# Start of Data block

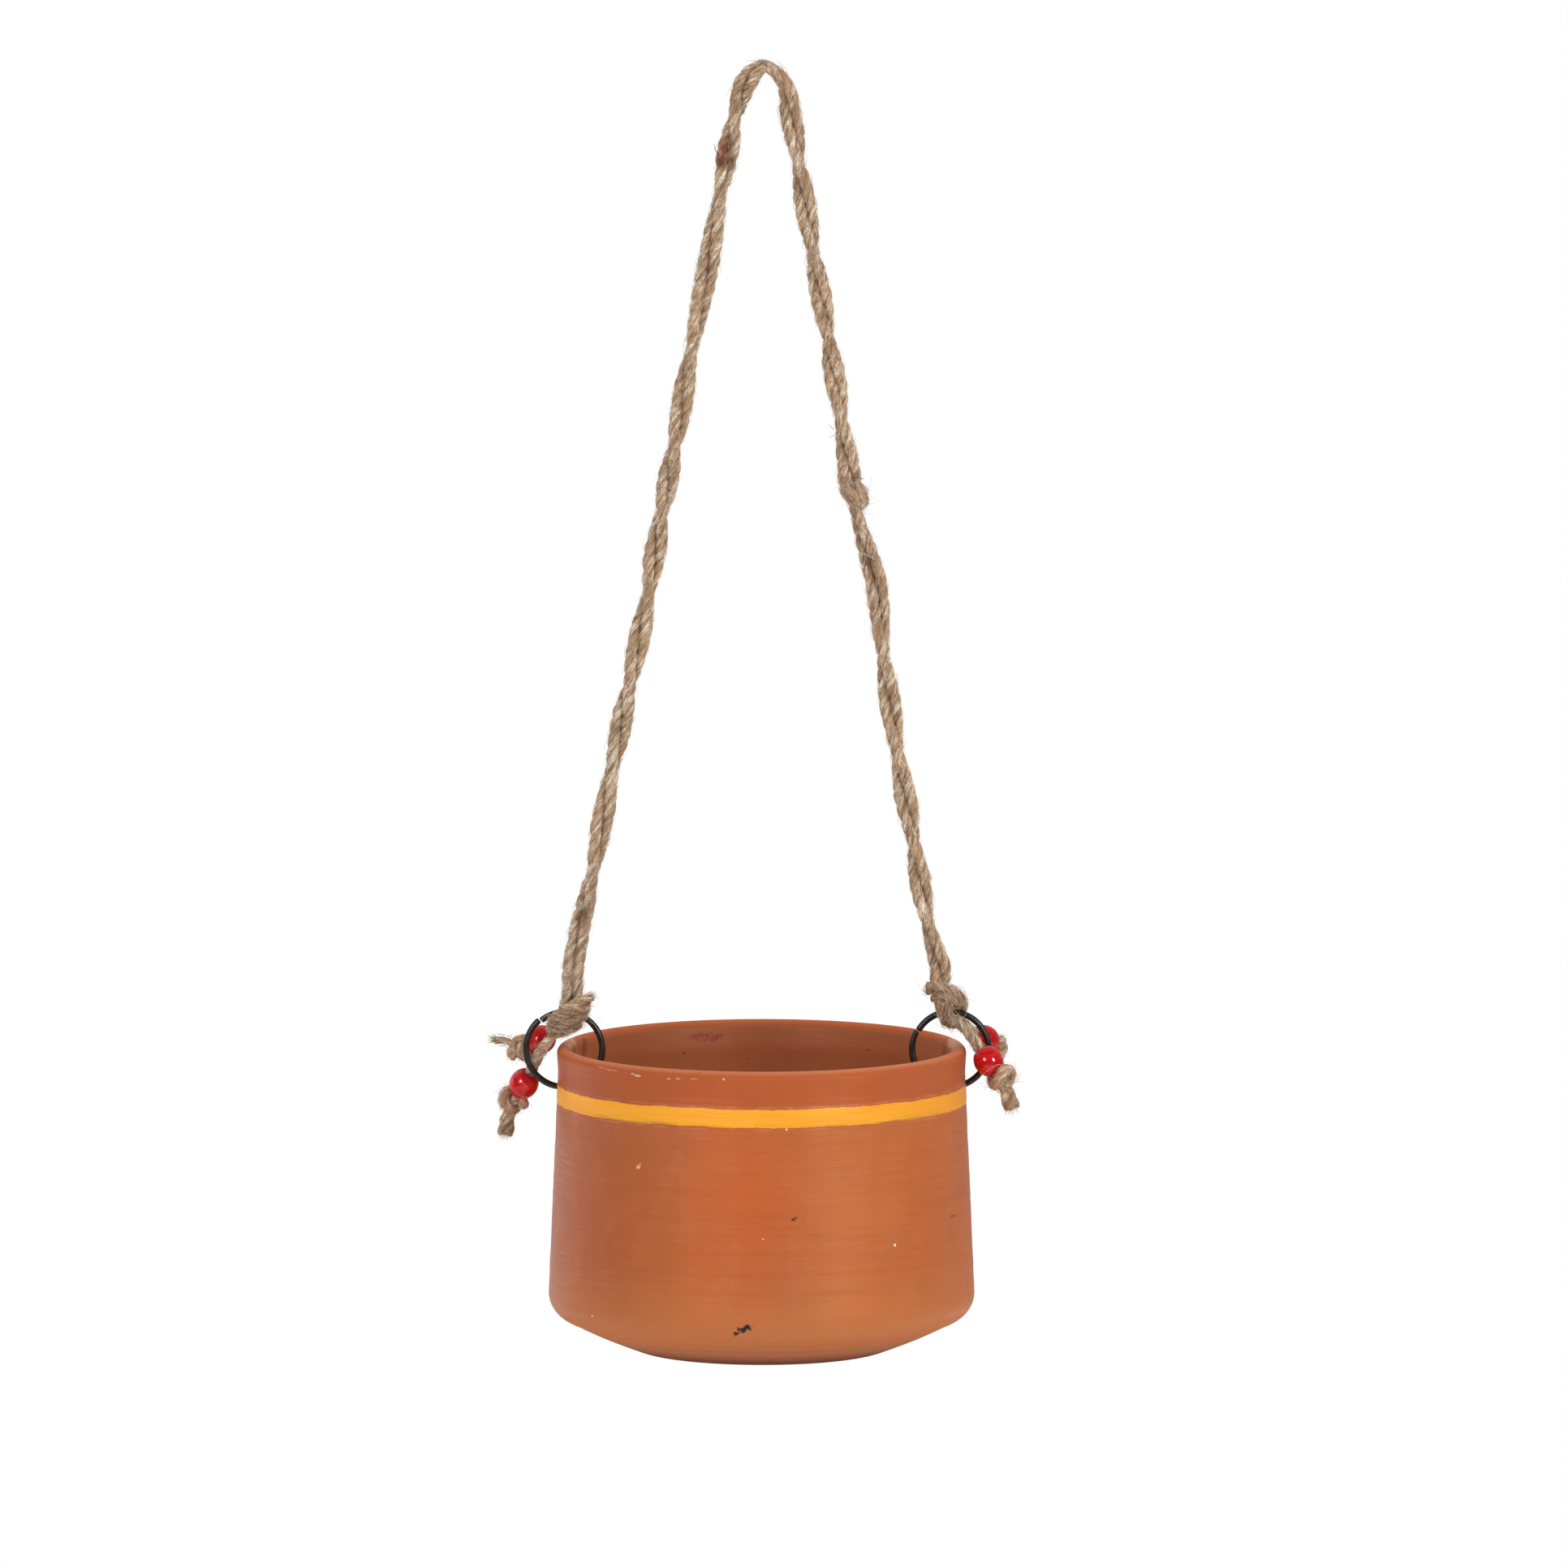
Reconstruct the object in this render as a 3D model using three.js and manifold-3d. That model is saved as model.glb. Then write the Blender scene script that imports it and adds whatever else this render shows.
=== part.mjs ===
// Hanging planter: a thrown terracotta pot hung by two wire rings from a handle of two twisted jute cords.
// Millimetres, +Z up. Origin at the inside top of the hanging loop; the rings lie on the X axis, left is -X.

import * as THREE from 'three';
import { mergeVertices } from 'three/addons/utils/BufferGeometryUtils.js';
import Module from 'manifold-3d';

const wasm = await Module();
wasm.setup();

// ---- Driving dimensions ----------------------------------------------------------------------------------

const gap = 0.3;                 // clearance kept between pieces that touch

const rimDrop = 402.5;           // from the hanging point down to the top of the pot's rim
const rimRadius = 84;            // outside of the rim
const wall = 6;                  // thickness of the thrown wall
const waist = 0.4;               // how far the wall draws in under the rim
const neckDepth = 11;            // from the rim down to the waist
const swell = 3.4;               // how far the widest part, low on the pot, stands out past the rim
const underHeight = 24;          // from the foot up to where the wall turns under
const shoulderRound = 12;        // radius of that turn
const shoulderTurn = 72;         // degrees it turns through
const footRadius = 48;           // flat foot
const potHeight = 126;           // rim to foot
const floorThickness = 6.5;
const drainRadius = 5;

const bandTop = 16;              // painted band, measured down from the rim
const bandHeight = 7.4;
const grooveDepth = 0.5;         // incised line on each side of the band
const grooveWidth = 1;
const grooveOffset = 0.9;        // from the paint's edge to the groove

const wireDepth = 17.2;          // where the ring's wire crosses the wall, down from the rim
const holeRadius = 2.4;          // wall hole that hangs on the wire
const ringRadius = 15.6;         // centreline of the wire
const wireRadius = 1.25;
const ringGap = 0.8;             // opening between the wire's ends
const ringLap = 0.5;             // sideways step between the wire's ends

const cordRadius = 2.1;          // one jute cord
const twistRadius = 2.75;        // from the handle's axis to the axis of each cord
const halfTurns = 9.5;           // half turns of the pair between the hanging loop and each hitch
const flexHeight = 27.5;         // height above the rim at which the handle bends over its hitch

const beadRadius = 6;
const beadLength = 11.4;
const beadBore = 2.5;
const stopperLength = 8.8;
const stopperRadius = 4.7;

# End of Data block

_Task details_
Output the lines above verbatim and in full.

_Exercise response_
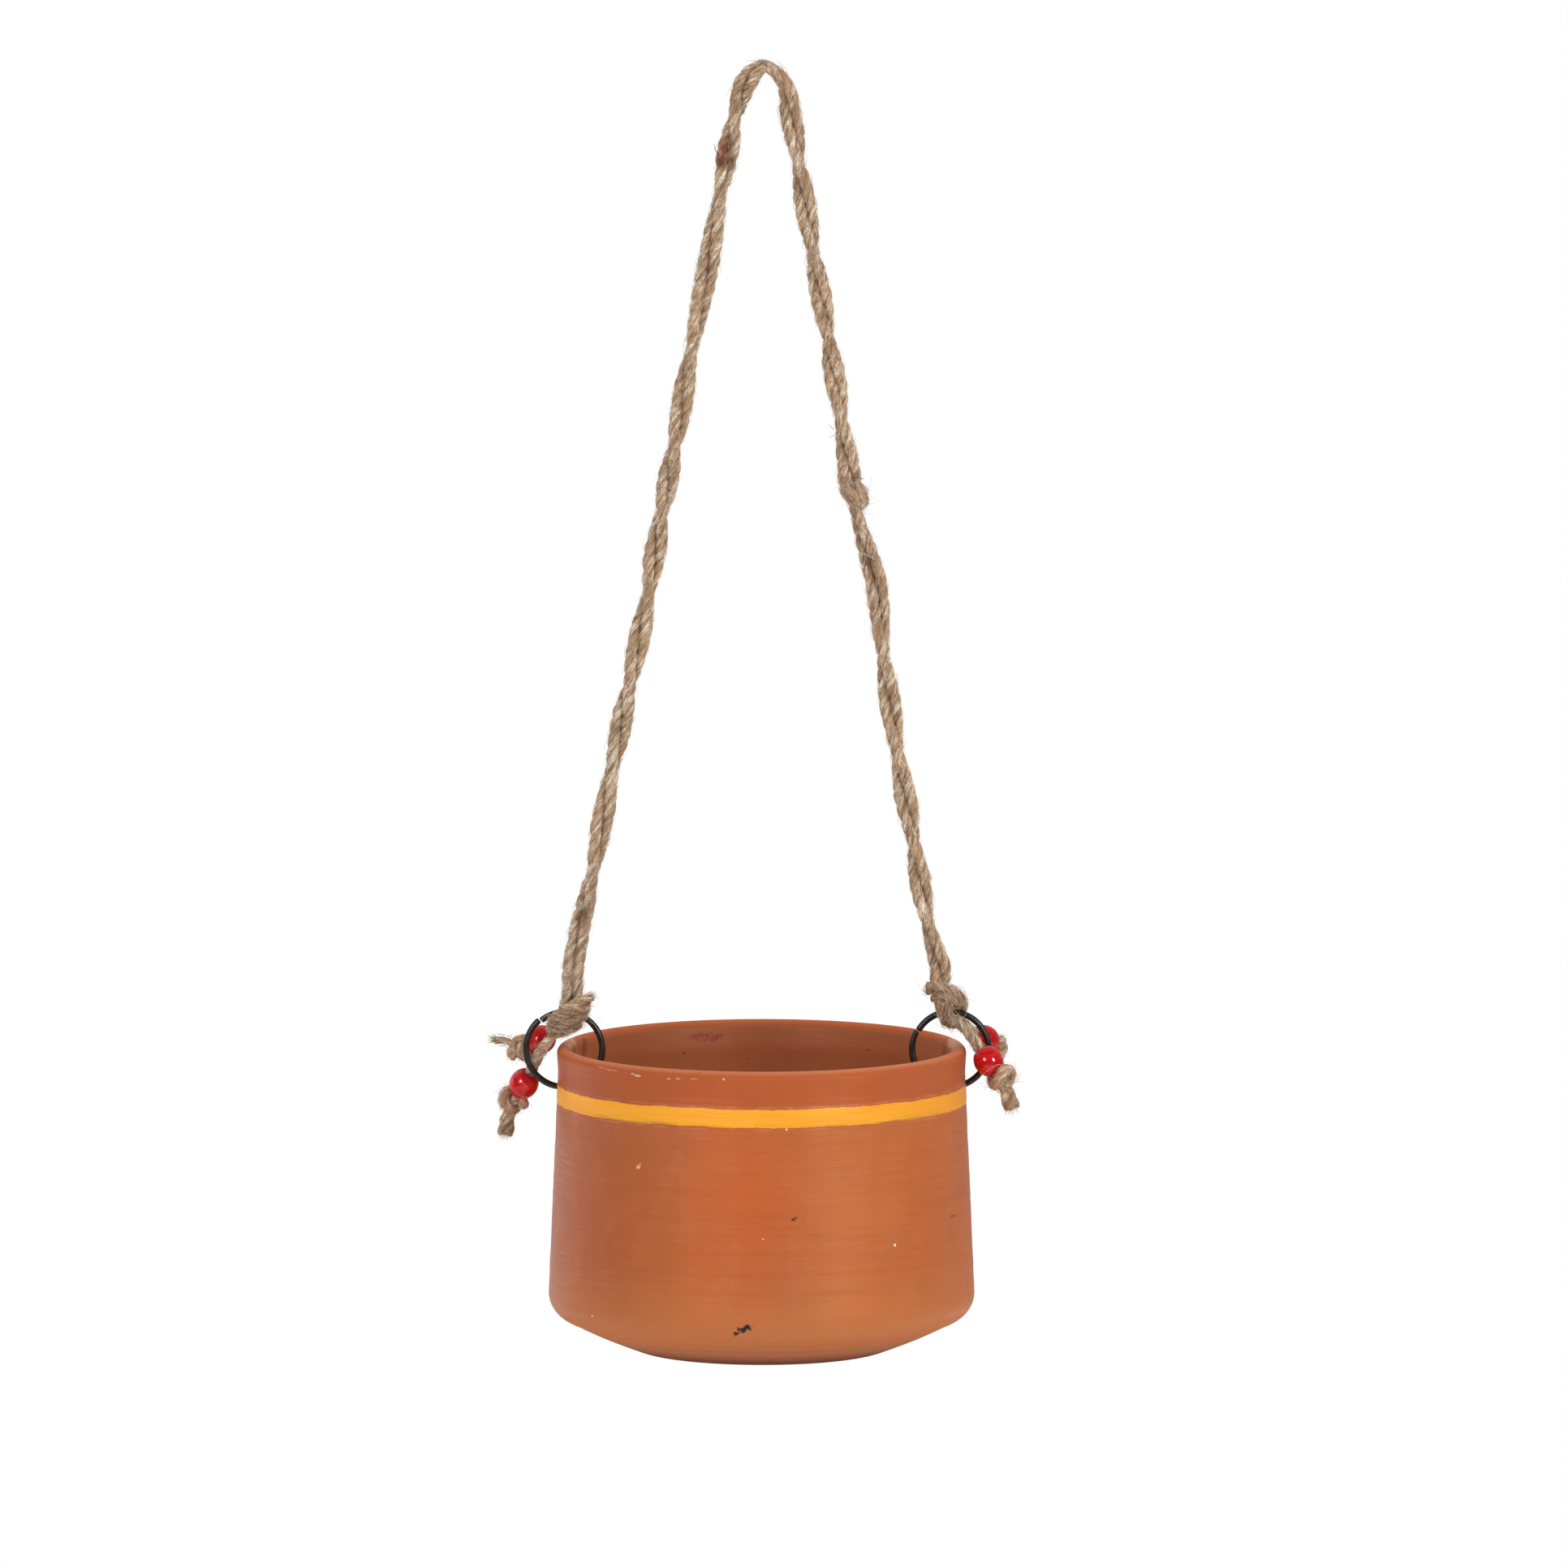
Reconstruct the object in this render as a 3D model using three.js and manifold-3d. That model is saved as model.glb. Then write the Blender scene script that imports it and adds whatever else this render shows.
=== part.mjs ===
// Hanging planter: a thrown terracotta pot hung by two wire rings from a handle of two twisted jute cords.
// Millimetres, +Z up. Origin at the inside top of the hanging loop; the rings lie on the X axis, left is -X.

import * as THREE from 'three';
import { mergeVertices } from 'three/addons/utils/BufferGeometryUtils.js';
import Module from 'manifold-3d';

const wasm = await Module();
wasm.setup();

// ---- Driving dimensions ----------------------------------------------------------------------------------

const gap = 0.3;                 // clearance kept between pieces that touch

const rimDrop = 402.5;           // from the hanging point down to the top of the pot's rim
const rimRadius = 84;            // outside of the rim
const wall = 6;                  // thickness of the thrown wall
const waist = 0.4;               // how far the wall draws in under the rim
const neckDepth = 11;            // from the rim down to the waist
const swell = 3.4;               // how far the widest part, low on the pot, stands out past the rim
const underHeight = 24;          // from the foot up to where the wall turns under
const shoulderRound = 12;        // radius of that turn
const shoulderTurn = 72;         // degrees it turns through
const footRadius = 48;           // flat foot
const potHeight = 126;           // rim to foot
const floorThickness = 6.5;
const drainRadius = 5;

const bandTop = 16;              // painted band, measured down from the rim
const bandHeight = 7.4;
const grooveDepth = 0.5;         // incised line on each side of the band
const grooveWidth = 1;
const grooveOffset = 0.9;        // from the paint's edge to the groove

const wireDepth = 17.2;          // where the ring's wire crosses the wall, down from the rim
const holeRadius = 2.4;          // wall hole that hangs on the wire
const ringRadius = 15.6;         // centreline of the wire
const wireRadius = 1.25;
const ringGap = 0.8;             // opening between the wire's ends
const ringLap = 0.5;             // sideways step between the wire's ends

const cordRadius = 2.1;          // one jute cord
const twistRadius = 2.75;        // from the handle's axis to the axis of each cord
const halfTurns = 9.5;           // half turns of the pair between the hanging loop and each hitch
const flexHeight = 27.5;         // height above the rim at which the handle bends over its hitch

const beadRadius = 6;
const beadLength = 11.4;
const beadBore = 2.5;
const stopperLength = 8.8;
const stopperRadius = 4.7;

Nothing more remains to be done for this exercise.